この結果から、損害賠償150万円の求めに対して5万円を支払うよう命じられたとのことです。

裁判結果から分かること・まとめ

今回の裁判で分かったことをまとめていきます。

  • 管理組合等に禁煙の規定がない場合は、バルコニーでの喫煙は可能と判断しても良い
  • 但し自己の所有物である専有部分といっても、いかなる行為が許されるわけではない
  • 他者に著しい不利益を及ぼす場合は、制限が加えられることはやむを得ないことであり、他の住民に与える不利益の限度によっては行動を制限しなければならないこともある
  • 精神的損害は裁判において有利に取り上げられる
    • (今回の判例で喘息による身体的損害は判断にあたらなかった)
  • 今回の判例で判断されたのは、管理組合が禁煙を提示した2011年5月~9月までの4か月間のみ
    • 手紙を出した経緯の期間は裁判にあたらないということ

今回の裁判では、「マンション管理規約や使用細則等にバルコニーでの喫煙を禁止する事項」が明確に提示されていなくとも、法律で定められている「区分所有者の共同の利益に反する行為」に該当している可能性があったことから損害賠償を支払わなければならなかったということでしょう。

喫煙者にとっては「たかが喫煙くらいで裁判になるのか」と思いがちかもしれませんが、その何気なく毎日吸っているタバコが実は大きなトラブルに発展してしまう可能性があります。

「明日は我が身」という気持ちを持ちながら喫煙トラブルにならないよう未然に防ぐようにしていきましょう。



バルコニーでの喫煙でトラブルを避けるには?

吸っているタバコを電子タバコにする

吸っているタバコを電子タバコに変えるだけでも大幅に副流煙を軽減させることができます。

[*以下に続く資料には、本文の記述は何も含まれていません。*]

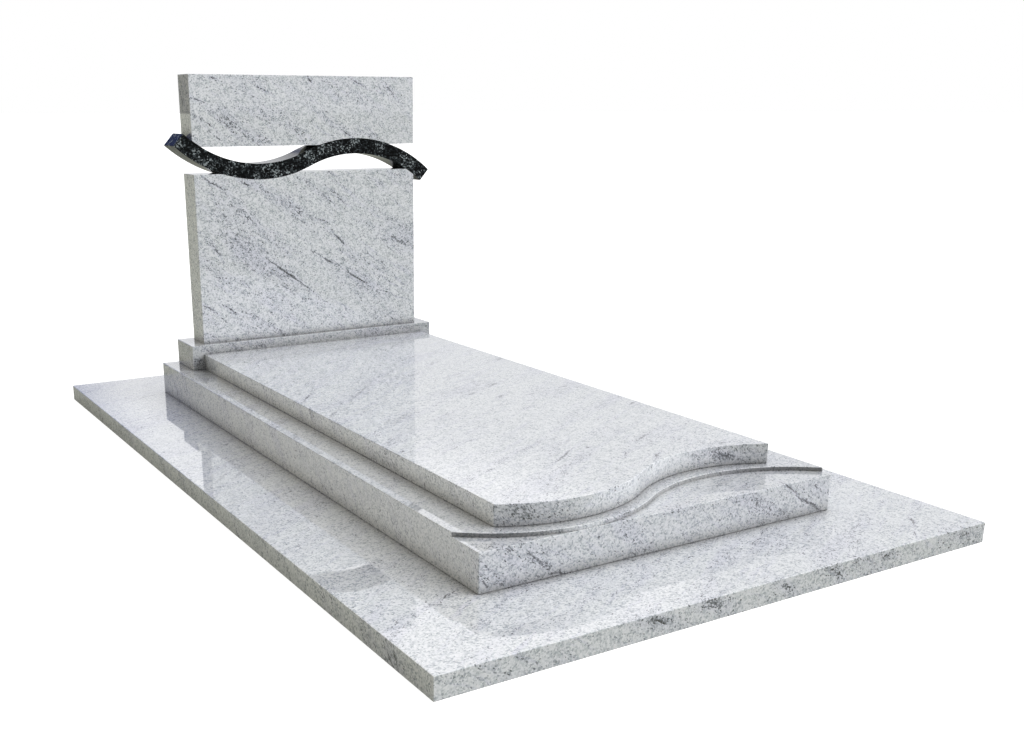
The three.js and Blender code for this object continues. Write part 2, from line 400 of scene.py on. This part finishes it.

自分自身の健康にも良いだけでなく、周りにも配慮することができるので電子タバコに変えることはメリットになり得るのではないかといえます。

また、室内では葉タバコにして、バルコニーなどの共用部分では電子タバコに切り替えるといった工夫をすることもよい対策になるのではないかと思います。

管理会社を通して住人同士で話し合いの場を設ける

住民同士の話し合いではトラブルになることが多いので、第三者として管理会社を通して話し合いを行うようにすることをおすすめします。

タバコによる副流煙でトラブルになる前に、共用部分でのたばこはどうするべきか、喫煙ルームを設置するべきかなどの話し合いで明確なルールを設けることもトラブルを回避するコツです。

窓を開けない・室内干しをする

タバコの煙対策としてになりますが、窓をなるべく開けないようにすることも副流煙対策になります。

また、洗濯物にタバコの臭いをつけたくないのであれば室内干しを検討することも良い対策ではないかと思います。

但し、一方が我慢を強いられていてはあまり良い対策とは言えないので、お互いウィンウィンの関係になるためにも管理会社を挟んで話し合いを行うようにするべきです。

住民同士のトラブルが起きたら弁護士特約を使おう!

住民同士のトラブルは住民同士では解決できないことが多くあります。

管理会社だけでなく、弁護士特約を利用することで円滑にトラブルを解決することができるので弁護士特約を利用しましょう。



まとめ

今回は、バルコニーが共用部分のときにどのようなことに気を付けるべきか解説していきました。

最後まで記事を読んでいだいたことで、自身のバルコニーの使い方が正しいのか再確認をすることができたのではないでしょうか?

是非、バルコニーを正しく使って住民同士快適にマンションライフを過ごせるといいですね。